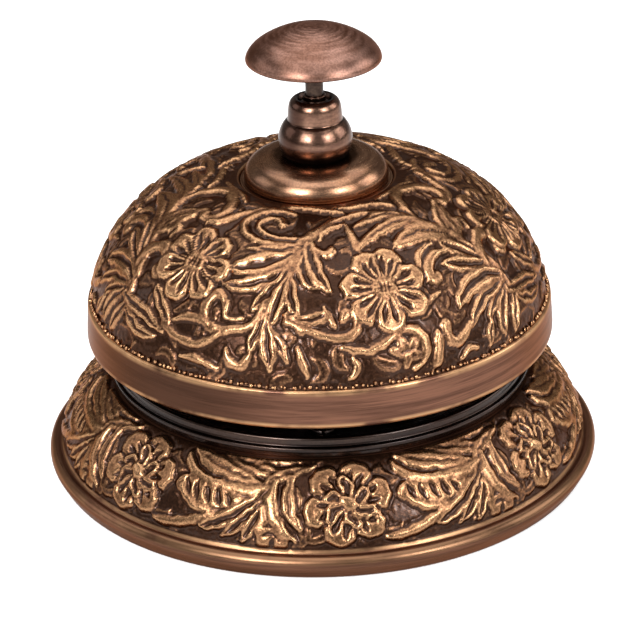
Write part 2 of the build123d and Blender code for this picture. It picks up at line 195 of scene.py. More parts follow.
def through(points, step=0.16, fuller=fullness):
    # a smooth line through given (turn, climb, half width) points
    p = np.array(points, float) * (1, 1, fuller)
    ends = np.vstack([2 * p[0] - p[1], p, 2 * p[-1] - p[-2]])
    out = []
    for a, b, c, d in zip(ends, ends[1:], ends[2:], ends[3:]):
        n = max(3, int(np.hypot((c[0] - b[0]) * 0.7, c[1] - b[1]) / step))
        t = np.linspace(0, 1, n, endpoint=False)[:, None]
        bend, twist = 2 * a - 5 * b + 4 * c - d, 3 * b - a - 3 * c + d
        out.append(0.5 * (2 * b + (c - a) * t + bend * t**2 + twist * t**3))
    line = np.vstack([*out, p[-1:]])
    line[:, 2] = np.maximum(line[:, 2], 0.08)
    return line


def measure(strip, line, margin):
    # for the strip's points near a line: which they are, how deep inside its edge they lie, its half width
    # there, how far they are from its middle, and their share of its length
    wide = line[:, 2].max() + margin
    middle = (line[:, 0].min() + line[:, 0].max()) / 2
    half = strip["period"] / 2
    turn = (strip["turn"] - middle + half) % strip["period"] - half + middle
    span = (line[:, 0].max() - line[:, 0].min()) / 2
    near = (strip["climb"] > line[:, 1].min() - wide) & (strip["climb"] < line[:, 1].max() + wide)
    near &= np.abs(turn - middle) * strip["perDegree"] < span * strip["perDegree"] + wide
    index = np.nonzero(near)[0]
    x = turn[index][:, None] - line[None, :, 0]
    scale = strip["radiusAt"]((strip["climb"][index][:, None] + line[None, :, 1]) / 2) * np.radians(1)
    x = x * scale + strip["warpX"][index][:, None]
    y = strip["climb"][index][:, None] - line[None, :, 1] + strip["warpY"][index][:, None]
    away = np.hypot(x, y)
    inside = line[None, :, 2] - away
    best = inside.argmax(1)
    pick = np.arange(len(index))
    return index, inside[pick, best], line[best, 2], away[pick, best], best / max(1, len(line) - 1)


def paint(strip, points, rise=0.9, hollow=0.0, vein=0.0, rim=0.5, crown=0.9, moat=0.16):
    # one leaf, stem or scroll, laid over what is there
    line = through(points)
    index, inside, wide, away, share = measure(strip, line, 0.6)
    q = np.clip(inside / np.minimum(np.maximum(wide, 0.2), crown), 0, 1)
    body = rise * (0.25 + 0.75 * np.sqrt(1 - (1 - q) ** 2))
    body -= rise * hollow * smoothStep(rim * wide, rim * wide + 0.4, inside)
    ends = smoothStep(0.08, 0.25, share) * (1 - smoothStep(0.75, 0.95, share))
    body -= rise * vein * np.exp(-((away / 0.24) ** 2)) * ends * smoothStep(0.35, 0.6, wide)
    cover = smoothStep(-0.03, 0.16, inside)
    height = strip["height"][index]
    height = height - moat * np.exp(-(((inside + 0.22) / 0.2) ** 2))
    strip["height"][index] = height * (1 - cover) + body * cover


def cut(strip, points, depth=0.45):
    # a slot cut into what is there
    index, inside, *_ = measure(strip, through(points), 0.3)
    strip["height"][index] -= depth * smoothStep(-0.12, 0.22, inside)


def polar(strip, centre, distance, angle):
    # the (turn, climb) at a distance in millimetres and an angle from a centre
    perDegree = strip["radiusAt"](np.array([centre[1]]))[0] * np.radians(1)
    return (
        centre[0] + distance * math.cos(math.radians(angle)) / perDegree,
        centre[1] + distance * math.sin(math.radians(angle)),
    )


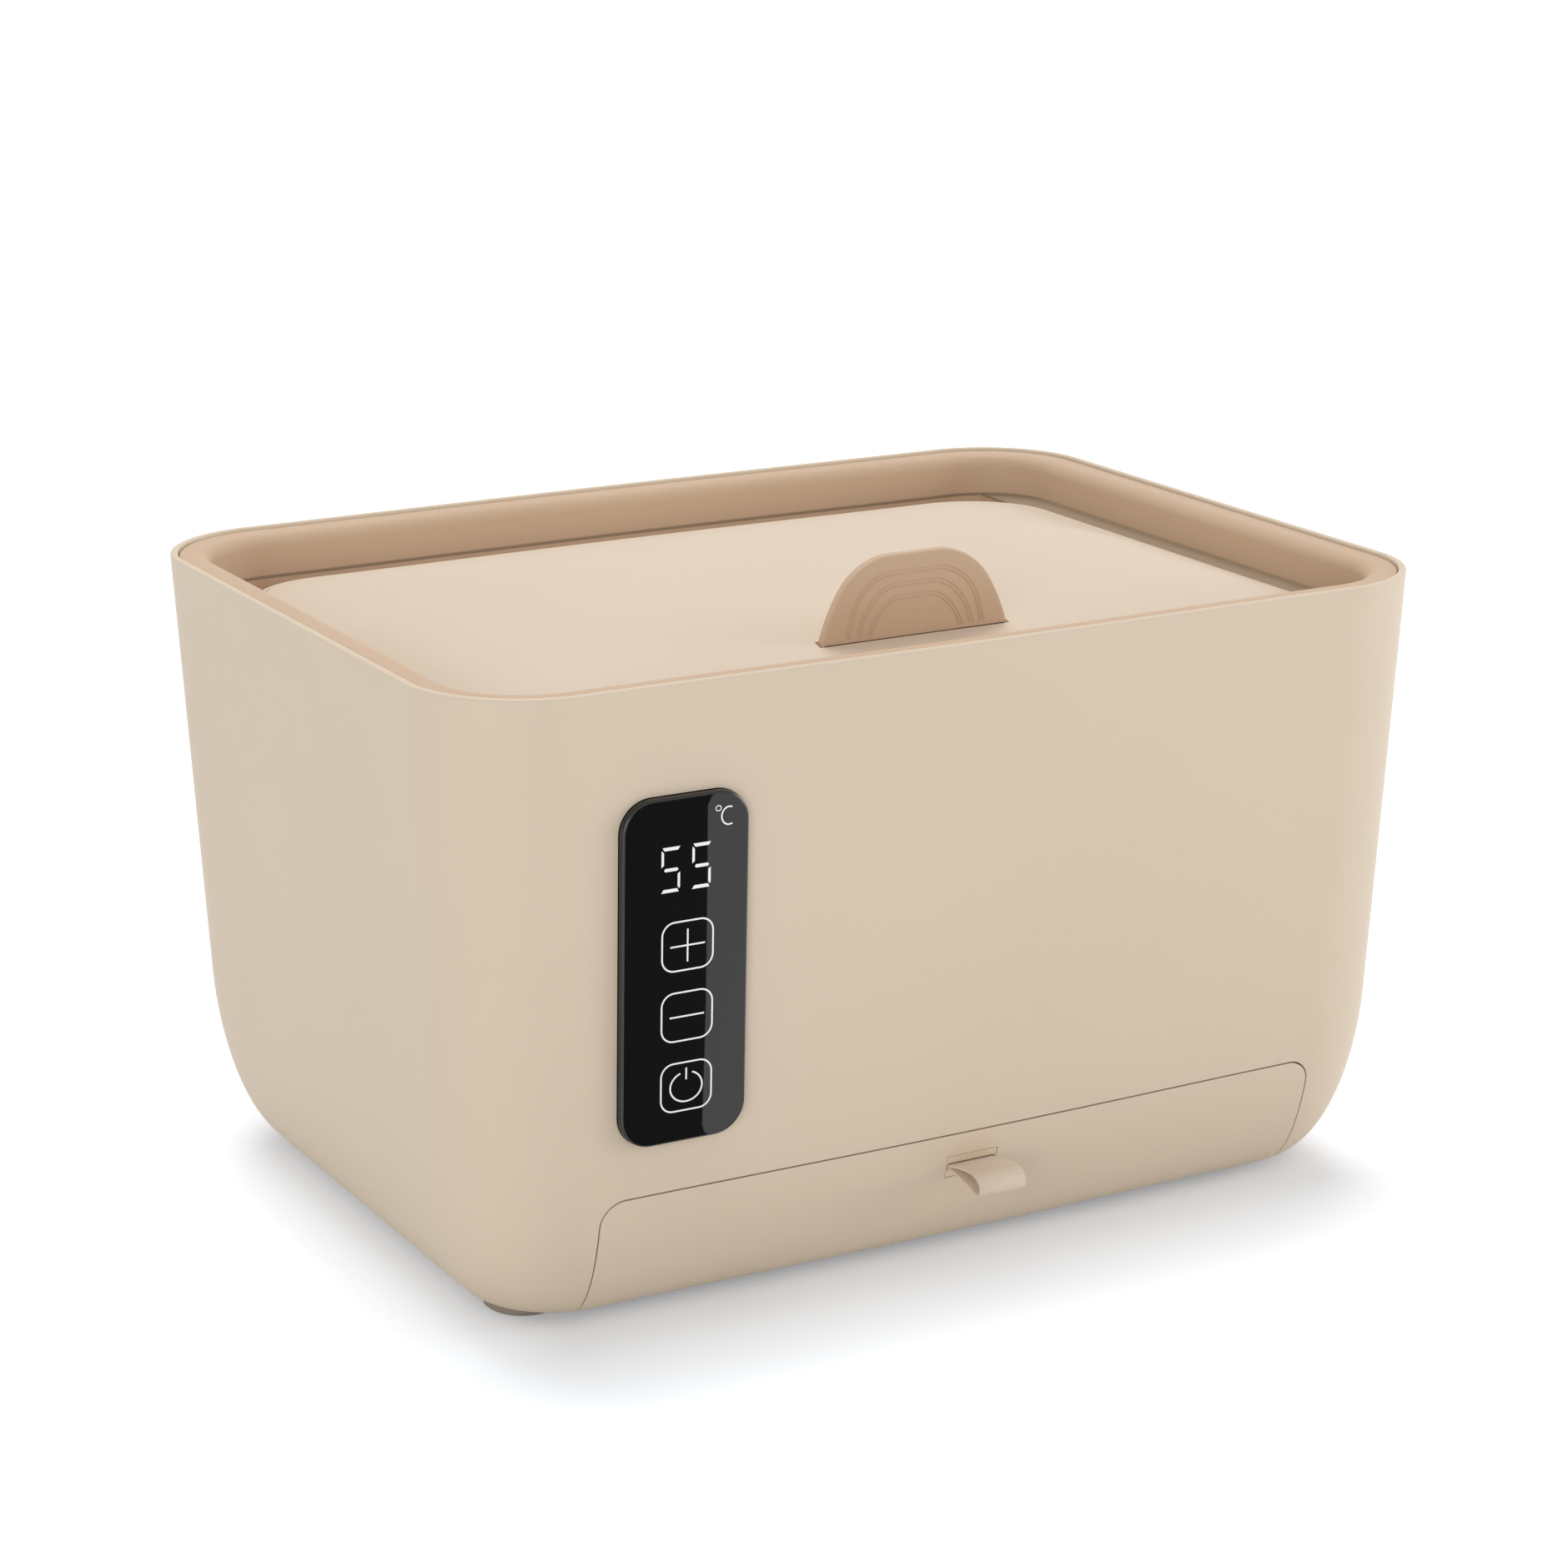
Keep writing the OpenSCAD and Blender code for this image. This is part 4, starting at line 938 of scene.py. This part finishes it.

:: Stated task ::
Copy every line verbatim.

:: Task response ::
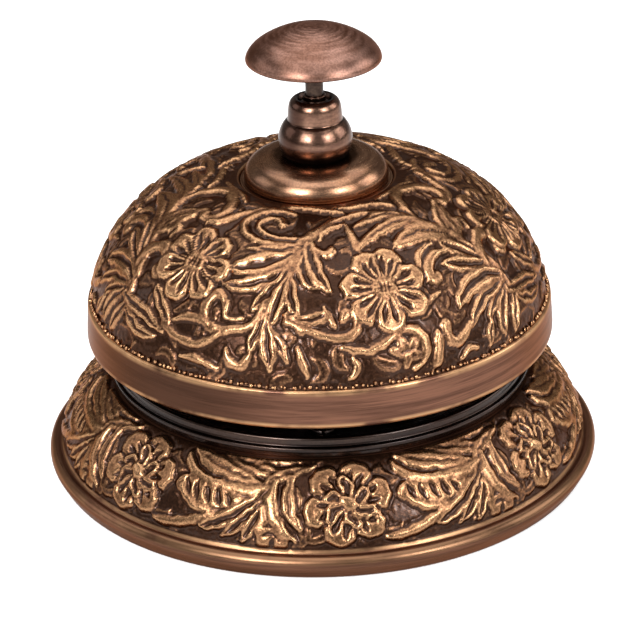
Write part 2 of the build123d and Blender code for this picture. It picks up at line 195 of scene.py. More parts follow.
def through(points, step=0.16, fuller=fullness):
    # a smooth line through given (turn, climb, half width) points
    p = np.array(points, float) * (1, 1, fuller)
    ends = np.vstack([2 * p[0] - p[1], p, 2 * p[-1] - p[-2]])
    out = []
    for a, b, c, d in zip(ends, ends[1:], ends[2:], ends[3:]):
        n = max(3, int(np.hypot((c[0] - b[0]) * 0.7, c[1] - b[1]) / step))
        t = np.linspace(0, 1, n, endpoint=False)[:, None]
        bend, twist = 2 * a - 5 * b + 4 * c - d, 3 * b - a - 3 * c + d
        out.append(0.5 * (2 * b + (c - a) * t + bend * t**2 + twist * t**3))
    line = np.vstack([*out, p[-1:]])
    line[:, 2] = np.maximum(line[:, 2], 0.08)
    return line


def measure(strip, line, margin):
    # for the strip's points near a line: which they are, how deep inside its edge they lie, its half width
    # there, how far they are from its middle, and their share of its length
    wide = line[:, 2].max() + margin
    middle = (line[:, 0].min() + line[:, 0].max()) / 2
    half = strip["period"] / 2
    turn = (strip["turn"] - middle + half) % strip["period"] - half + middle
    span = (line[:, 0].max() - line[:, 0].min()) / 2
    near = (strip["climb"] > line[:, 1].min() - wide) & (strip["climb"] < line[:, 1].max() + wide)
    near &= np.abs(turn - middle) * strip["perDegree"] < span * strip["perDegree"] + wide
    index = np.nonzero(near)[0]
    x = turn[index][:, None] - line[None, :, 0]
    scale = strip["radiusAt"]((strip["climb"][index][:, None] + line[None, :, 1]) / 2) * np.radians(1)
    x = x * scale + strip["warpX"][index][:, None]
    y = strip["climb"][index][:, None] - line[None, :, 1] + strip["warpY"][index][:, None]
    away = np.hypot(x, y)
    inside = line[None, :, 2] - away
    best = inside.argmax(1)
    pick = np.arange(len(index))
    return index, inside[pick, best], line[best, 2], away[pick, best], best / max(1, len(line) - 1)


def paint(strip, points, rise=0.9, hollow=0.0, vein=0.0, rim=0.5, crown=0.9, moat=0.16):
    # one leaf, stem or scroll, laid over what is there
    line = through(points)
    index, inside, wide, away, share = measure(strip, line, 0.6)
    q = np.clip(inside / np.minimum(np.maximum(wide, 0.2), crown), 0, 1)
    body = rise * (0.25 + 0.75 * np.sqrt(1 - (1 - q) ** 2))
    body -= rise * hollow * smoothStep(rim * wide, rim * wide + 0.4, inside)
    ends = smoothStep(0.08, 0.25, share) * (1 - smoothStep(0.75, 0.95, share))
    body -= rise * vein * np.exp(-((away / 0.24) ** 2)) * ends * smoothStep(0.35, 0.6, wide)
    cover = smoothStep(-0.03, 0.16, inside)
    height = strip["height"][index]
    height = height - moat * np.exp(-(((inside + 0.22) / 0.2) ** 2))
    strip["height"][index] = height * (1 - cover) + body * cover


def cut(strip, points, depth=0.45):
    # a slot cut into what is there
    index, inside, *_ = measure(strip, through(points), 0.3)
    strip["height"][index] -= depth * smoothStep(-0.12, 0.22, inside)


def polar(strip, centre, distance, angle):
    # the (turn, climb) at a distance in millimetres and an angle from a centre
    perDegree = strip["radiusAt"](np.array([centre[1]]))[0] * np.radians(1)
    return (
        centre[0] + distance * math.cos(math.radians(angle)) / perDegree,
        centre[1] + distance * math.sin(math.radians(angle)),
    )


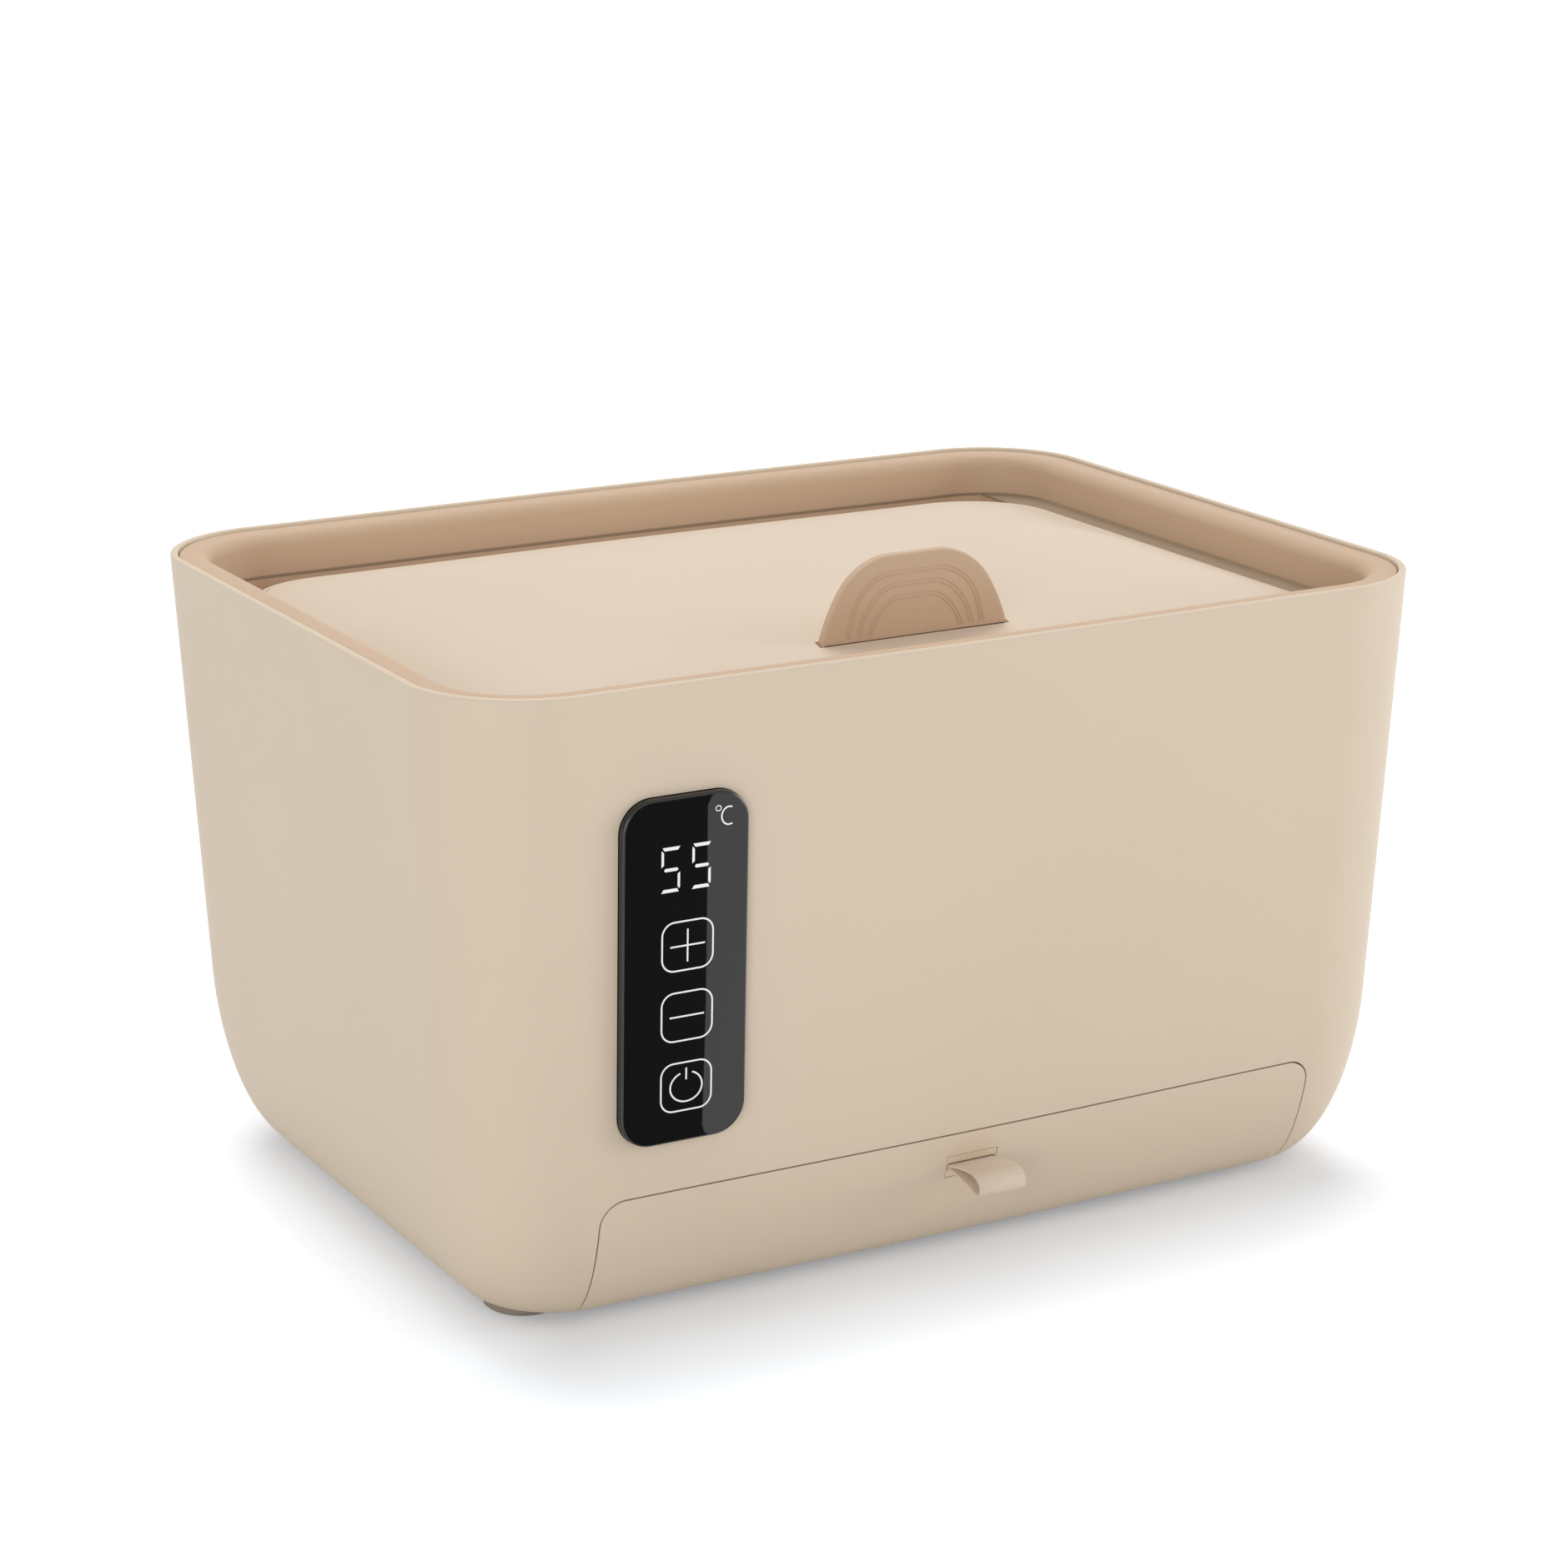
Keep writing the OpenSCAD and Blender code for this image. This is part 4, starting at line 938 of scene.py. This part finishes it.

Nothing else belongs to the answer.